Life disappoints you beyond measure.
Someone you love dies, you lose a job, someone you care about gets sick, you lose a pet, etc. And out of the blue, hopelessness and grief show up for an uninvited, lengthy stay.
And what do we do when the world around us feels as if it’s collapsing and we can’t seem to find a way out?
As it turns out, it’s during these times when things are falling apart that we are given some pretty good opportunities – to show compassion, patience, trust in God and often to demonstrate the difficult ability to simply persevere.
Get Back on the Horse
It’s during these times when the world is crumbling around us that we are provided with not just our most challenging times, but also life-changing times, that, seen later in retrospect, give us those “a-ha” epiphany moments, not to be understood at the time the immense challenges are happening.
Since my mother had her stroke in December, often I have felt paralyzed. It’s honestly the only way I can describe it. For the most part, I have felt an inability to focus on or do anything else unrelated to her recovery. Everything else in my life has not only taken a back seat, it’s probably somewhere in the trunk…buried under the spare tire.
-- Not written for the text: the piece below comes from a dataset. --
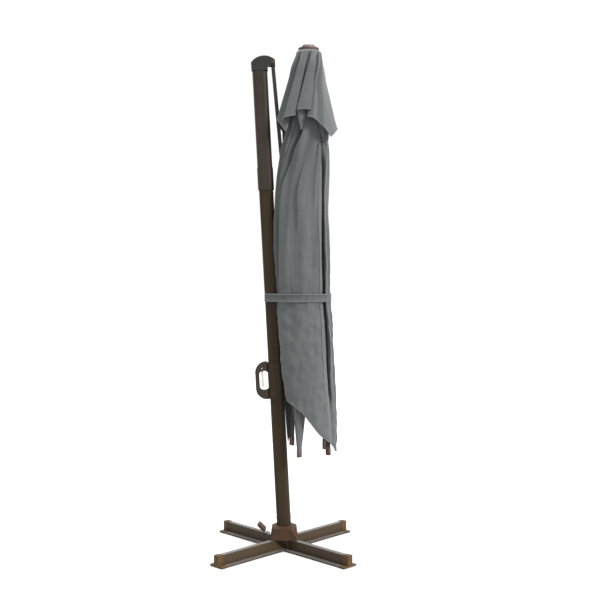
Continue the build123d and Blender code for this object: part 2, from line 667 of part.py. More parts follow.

I have felt an inability to devote any time to getting the new design firm I partnered with two colleagues, off the ground.
My book, “The Quest for Virtue” which is ready to be released…is collecting more dust than Miss Havisham’s house.
And although I need to continue helping my mother remain on the road to recovery, I’m tired of feeling paralyzed. It’s time to get back on the horse. Even if the horse does feel like it’s a Clydesdale, with a penchant for tossing its rider off and snickering afterwards.
So many times in life I have learned that when we carry our cross willingly, and patiently, we will find greater strength from carrying that cross. But when we bear it unwillingly, we only make our burdens greater than they already are – yet we still have to bear them. And one who runs away from the cross is only running toward another cross, perhaps even a heavier one.
That has been my life these past six weeks.
Although I fully realize God is calling me to care for my mom, and to be joyful for all that she regains, and accept all that she does not…I have been mentally suffering, wondering how I will do it. How I will bear it. And this has only created more crosses.
And these extra (and weighty) crosses have been constructed from a desire to “run”. Run from the new and more difficult responsibilities of taking care of my mother. Run from what I have been viewing as a burden.
Someone once said – Do not always look to be on the other side of the suffering – as if that is the only place you will find peace and find God again. No. God is to be found in the suffering itself, because that is where He is trying to heal you.
Healing. That is what I need. That’s what we all need.
So, I have decided to put down all the other crosses that I have self-constructed and to trust in God to help me carry the one cross that He gave me.
And the way this works is like this:
Stay with the pain and the struggles. Don’t run from them, don’t try to do anything to avoid them, but face them with courage.
Stay with all of the emotions and sadness. Have the courage to just be with it like you would with a friend who’s suffering. Don’t dwell on it, but don’t run from it either.
Do it in small doses, and with patience. We don’t need to drown in the sadness.
Pray and give everything to God: your concerns, your heartache, even your helplessness. Give it to God through your prayer, and then let it go.
Just Do the Best That You Can Do
Eventually, you will overcome the feelings of sadness and despair, and realize that with God’s help, you will be given the strength and the courage to deal with them and the world won’t end.
When we try to solve our daily problems and remedy our troubles on our own, without prayer and trust in God, it will usually only end in a deep frustration.
I am going to start living this more, so that I can remove myself from despair and feeling paralyzed…so that I may get back on the horse, and continue living my life as God intended for me, and for everyone.
It’s time for me dust off some areas of my life that have long been neglected, and put God back in the driver’s seat.